Title:US TX: PUB LTE: Is The Drug War Worth Fighting?
Published On:2012-01-12
Source:Dallas Morning News (TX)
Fetched On:2012-01-14 06:00:20
IS THE DRUG WAR WORTH FIGHTING?

Prohibition Is Extreme ...

Re: "Extremists hijack drug abuse debate, getting us nowhere - Listen
to centrists on treatment, prevention, says Kevin Sabet," Sunday Points.

For decades, Sabet and his colleagues at the White House Office of
National Drug Control Policy have been misinforming the public in
defense of a radical drug policy. Alcohol Prohibition is the
blueprint for today's extremist policy disasters.
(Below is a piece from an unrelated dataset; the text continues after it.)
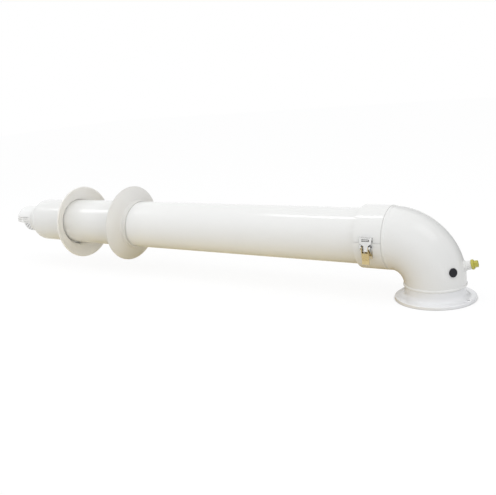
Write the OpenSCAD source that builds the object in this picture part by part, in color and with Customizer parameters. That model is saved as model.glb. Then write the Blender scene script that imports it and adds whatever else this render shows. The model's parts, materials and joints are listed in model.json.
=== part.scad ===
// Horizontal coaxial flue kit: a flanged 90 degree elbow, a latched clamp, a straight double pipe,
// two sliding wall plates and a hooded terminal.
// The origin is the centre of the elbow flange's lower face. +Z runs up the elbow's vertical leg,
// and the pipe runs along -X. Millimetres.

/* [Air pipe] */
// Outside diameter of the air pipe
air_d = 100; // [90:1:125]
// Wall of the air pipe
air_wall = 1.5; // [1:0.1:2]
// Length of the air pipe
air_len = 770; // [500:1:1500]

/* [Flue pipe] */
// Outside diameter of the flue pipe
flue_d = 60; // [50:1:64]
// Wall of the flue pipe
flue_wall = 1; // [0.6:0.1:1.5]
// Centring spacers along the pipe
spacer_count = 3; // [2:1:5]
// Depth of the socket that takes the flue pipe
socket_len = 44; // [34:1:60]

/* [Elbow] */
// Radius of the bend at its centre line
bend_r = 72; // [60:1:90]
// Height of the straight neck under the bend
neck_h = 29; // [24:0.5:45]
// How much wider than the air pipe the shell is above the flange
neck_step = 3; // [2:0.5:6]
// How much wider than the air pipe the shell is at its mouth
mouth_step = 11; // [8:0.5:16]
// Wall of the shell
elbow_wall = 1.5; // [1:0.1:2]

/* [Flange] */
// Width of the flange outside the shell
flange_w = 16; // [14:0.5:30]
// Height of the flange's turned-down edge
flange_h = 4.5; // [4:0.5:6]
// Sheet thickness of the flange
flange_t = 1.5; // [1:0.1:2]
// Distance from the screw holes' centres to the flange's edge
bolt_edge = 5.5; // [5:0.1:6]
// Diameter of the screw holes
bolt_hole_d = 5; // [4:0.5:5.5]
// Screw holes in the flange
bolt_count = 2; // [2:1:4]

/* [Clamp] */
// Width of the clamp band
band_w = 50; // [44:1:60]
// Sheet thickness of the band
band_t = 1; // [0.8:0.1:1.2]
// Room under the band for the seal
band_room = 5.4; // [4.5:0.1:7]
// Gap in the band behind the latch
split_gap = 1.2; // [1:0.1:2]

/* [Latch] */
// Where the latch sits, from the top of the pipe towards -Y, in degrees
latch_angle = 98; // [90:1:110]
// Width of the lever
lever_w = 13; // [12:0.5:15]
// Length of the lever below its pivot
lever_len = 28; // [24:1:36]
// Width of the hook plate
hook_w = 22; // [20:0.5:24]
// Sheet thickness of the latch
latch_t = 1.2; // [1:0.1:1.4]

/* [Wall plates] */
// Width of a wall plate outside the air pipe
plate_w = 32; // [25:1:50]
// Depth of a plate from its rim to the end of its hub
plate_depth = 28; // [24:1:34]
// Bare pipe between the exterior plate and the terminal
plate_setback = 4.5; // [0:0.5:40]
// Thickness of the wall between the two plates
wall_t = 150; // [100:1:450]
// Lean of the interior plate on the pipe
inside_plate_lean = 5; // [0:0.5:5.5]

/* [Terminal] */
// Outside length of the straight terminal body
terminal_len = 89; // [74:1:120]
// Length of the rounded shoulder
shoulder_len = 35; // [28:1:50]
// Length of the hood's straight part
hood_run = 31; // [24:1:50]
// Height of the hood's edge under the pipe axis
hood_cut = 3.5; // [2:0.5:10]
// Diameter of the holes in hood and guard
vent_d = 3; // [2:0.5:3.5]

/* [Test point] */
// How far round the bend the test points stand, in degrees
port_turn = 13; // [11:1:20]
// Direction of the sampling plug, round the bend from the outside of the curve
plug_side = -35; // [-50:1:-30]
// Direction of the test spigot, round the bend from the outside of the curve
spigot_side = 8; // [0:1:20]
// Diameter of the sampling plug's head
plug_d = 15; // [13:0.5:17]
// Outside diameter of the test spigot
spigot_d = 15; // [13:0.5:17]
// How far the spigot stands out of the shell
spigot_len = 11; // [8:0.5:14]

/* [Hidden] */
$fn = 96;

white = [0.93, 0.93, 0.91];
plate_white = [0.86, 0.85, 0.82];
steel = [0.72, 0.72, 0.73];
aluminium = [0.78, 0.79, 0.80];
black_rubber = [0.13, 0.13, 0.14];
grey_rubber = [0.35, 0.35, 0.36];
cap_yellow = [0.80, 0.78, 0.30];

gap = 0.3;      // clearance between parts that move apart
fit = 0.05;     // clearance of a seal or a running fit
past = 1;       // how far a cut runs past the face it opens

air_r = air_d / 2;
air_bore_r = air_r - air_wall;
flue_r = flue_d / 2;
flue_bore_r = flue_r - flue_wall;
axis_h = neck_h + bend_r;
low_r = air_r + neck_step / 2;
mouth_r = air_r + mouth_step / 2;
flange_r = low_r + flange_w;
bolt_circle_r = flange_r - bolt_edge;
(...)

Sabet praises National Drug Control Policy director R. Gil
Kerlikowske for being sensible. In a July 2010 guest column in The
Dallas Morning News, Kerlikowske justified the drug war because "23
million suffer from substance abuse or dependency." Not mentioned was
that 19 million of those abuse or are addicted to alcohol, and nearly
all the rest have a previous alcohol problem. The word alcohol never
appeared once.

Mothers Against Drug Violence is hosting the Texas Conference on Drug
Policy this week in Dallas. My colleague William Martin, senior
fellow for religion and public policy at Baker Institute for Public
Policy at Rice Institute, and I will explain critical facts obscured
from the public by Sabet and friends, the devastating consequences of
modern prohibition for our children and how we can do much better.

Jerry Epstein, president, Drug Policy Forum of Texas, Houston

.. And Has Gotten Us Nowhere

Today the cartels and assorted criminals control the production and
distribution of illegal drugs in America. Per federal studies, nearly
a million of our teens handle retail sales, several of whom are shot
dead every week. This after 40 years and a trillion dollars spent
trying to make drug prohibition effective.

Speaking as a retired detective who worked the trenches of the drug
war, I am bewildered that some, like Kevin Sabet, promote prohibition
even today. He, like many politicians, cannot bring himself to say
the three hardest words in English: I was wrong.

Will we ever be as wise as our grandparents were in 1933?